Territorial Empathy spearheads inclusive and community-driven design with new community garden project in the South Bronx

Digital render of a garden with garden beds and a young girl sitting on a bench.

H.earth community garden project in the South Bronx. (Courtesy Territorial Empathy)

On a street corner in the South Bronx, adjacent to a highway, a rustic hearth in a community garden is readying to be the heart of the neighborhood. Surrounded by the leftovers of this year’s harvest season, Colombian American architectural designer, Zarith Pineda, sat down in the garden, a day before the site would be cleaned out for construction. “Even though it may not look like it right now,” Pineda said, “so many magical things have happened here.”

Pineda is the founder and executive director of Territorial Empathy, the only Latina-led design nonprofit in New York. “I refer to it as a design collective,” Pineda said. It is composed primarily of women and immigrants, specializing in “spatial justice in urban spaces.” Their newest project, H.earth is set to formalize the existing community garden as a sanctuary championing social equity, fostering mutual aid, and nurturing resilience.

Aerial view of the garden project (Courtesy Territorial Empathy)

The project was born out of conversations between Pineda and Carolina Saavedra at the Design Transforms Borders conference three years ago. Saavedra’s family runs the local Oaxacan restaurant La Morada, a pillar of the community, located a few blocks away from the community garden.

La Morada preserves and shares Mixtec heritage through food, while addressing issues facing its community. “Right across [the garden] is Hunts Point, which is the breadbasket of the whole city. All of our produce arrives literally right there, but The Bronx is one of the most food insecure places in the whole city,” Pineda said. Starting in April 2020, thanks to the Bronx Land Trust and garden steward Saavedra, the garden reopened and allowed La Morada to spearhead a mutual aid kitchen that feeds 2,000 people. Territorial Empathy and La Morada envision the project as a sanctuary within a sanctuary city, where residents can connect with their heritage and ancestral practices through food.
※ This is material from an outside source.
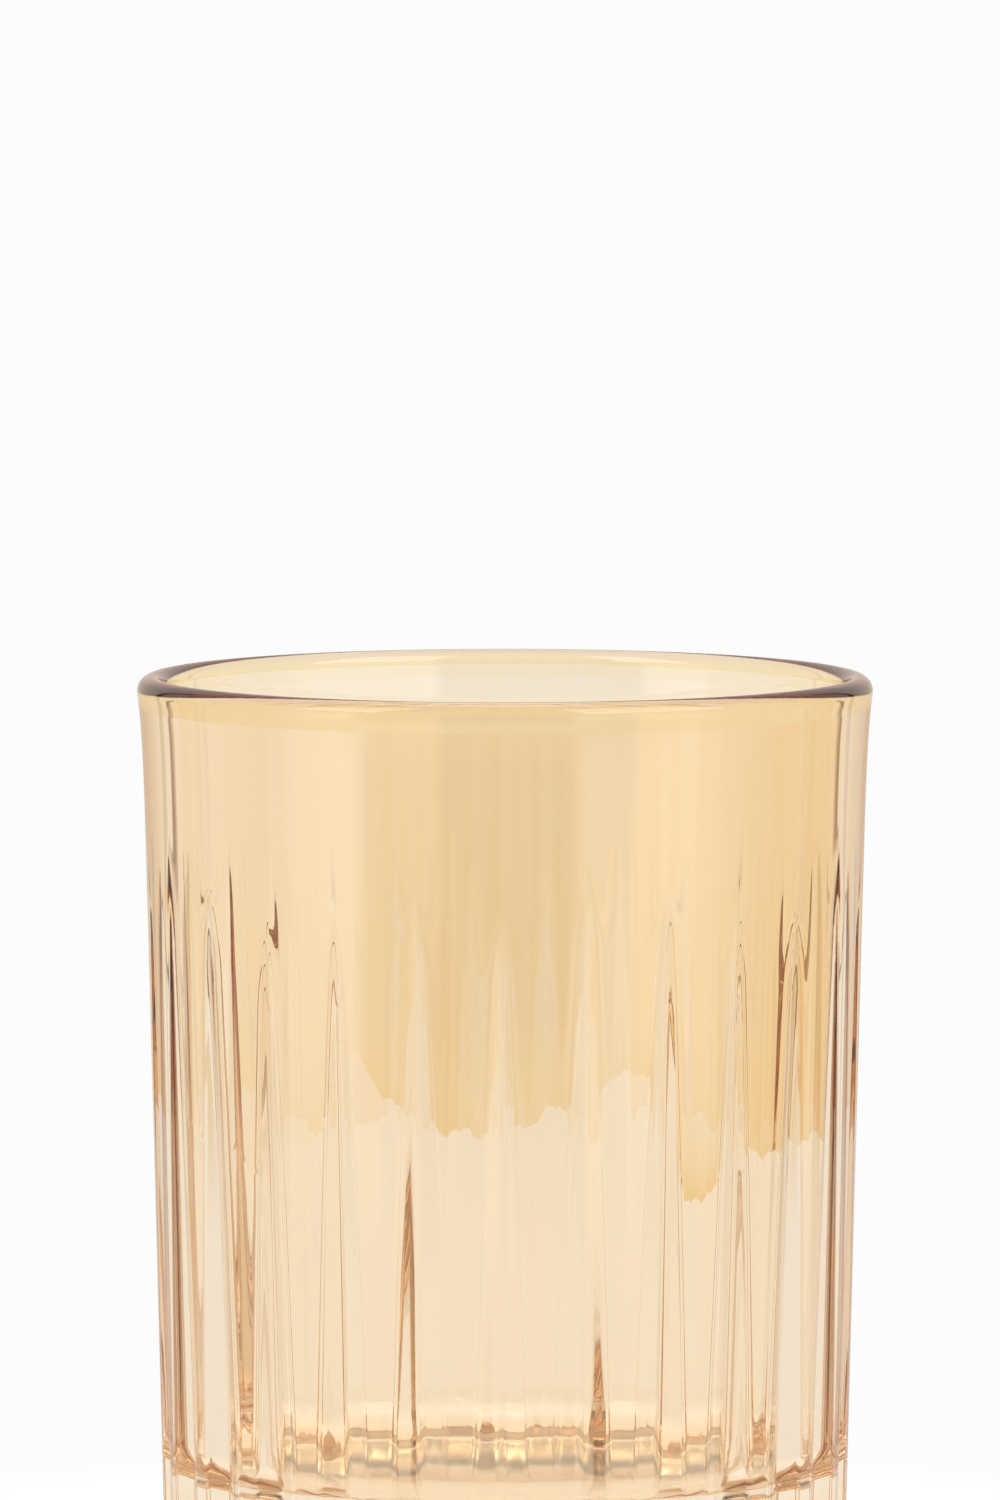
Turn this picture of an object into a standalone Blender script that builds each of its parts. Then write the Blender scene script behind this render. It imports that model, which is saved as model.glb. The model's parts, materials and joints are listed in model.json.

“The garden was already telling us what it was doing and what it needed to do, our tools just came in to formalize that,” Pineda said, “but also challenged what they could look like.”

Prior to renovations, the 6,300-square-foot triangular site was carpeted with wood chips, garden beds, makeshift solar panels, rainwater barrels, and the hearth that inspired the project’s name. When complete, the site will feature the same elements materialized through new designs. Territorial Empathy connected with the community for every step of the way. “[Zarith] heard every single one of us no matter how hard it was, and that’s a beautiful thing to be able to do,” Saavedra said.

At the center of the remodeled community garden will be a revamped hearth within a brick pavilion structure. Similar to a sundial, the pavilion is oriented toward the sun, tying in the Saavedra’s indigenous Mixtec connection to the natural elements. Here, community members may cook and learn from the food they are producing.

Underneath the pavilion, water tanks will collect rainwater from the octagonal transparent roof membrane. The roof’s transparency makes the process of water collection visible. The rainwater collected will serve as irrigation to the garden beds and drinking water.

When it rains, the roof’s material mimics the sound that community members recall from their roofs back in their homeland—a design decision that stemmed from a community meeting and a testament of Pineda’s inclusive design process.

Toward the back of the garden, a greenhouse will be constructed at the site of its predecessor. The garden’s border will be lined by a perforated brick wall drawing in light and blocking the highway’s view. At the site of the original hearth will be a memorial, in remembrance of the garden’s activist history.

The community gardens hearth (Courtesy Territorial Empathy)

The materials used for the project will be mostly recycled from previous garden structures, and ceramics sourced from Oaxaca. The brick will blend the garden with The Bronx’s urban fabric, and allude to the building behind the garden which housed Central and South American refugees in the 1970s. “This garden was really used as a hide for activism and resistance, to the point that the NYPD actually landed a helicopter on top of that building and kicked out a lot of the community activists, and got rid of a lot of elements in the garden,” Pineda said.

With over 100,000 newly-arrived asylum seekers in New York City, and the ongoing effects of climate-induced migration, the community garden is tasked with supporting the influx of migrants in the city.

H.earth received funding from re.arc Institute, a Copenhagen-based foundation funded by Ikea’s subsidiary Interogo foundation. Fundraising is integral to getting the project done on time. “People rely on this garden for produce,” Pineda said. With some funding for the project secured, the Saavedra family and community members have proposed barbecues and cookouts for additional money. Pineda continued, “It’s really been this labor of love, bootstrapping it to get it to where we are.”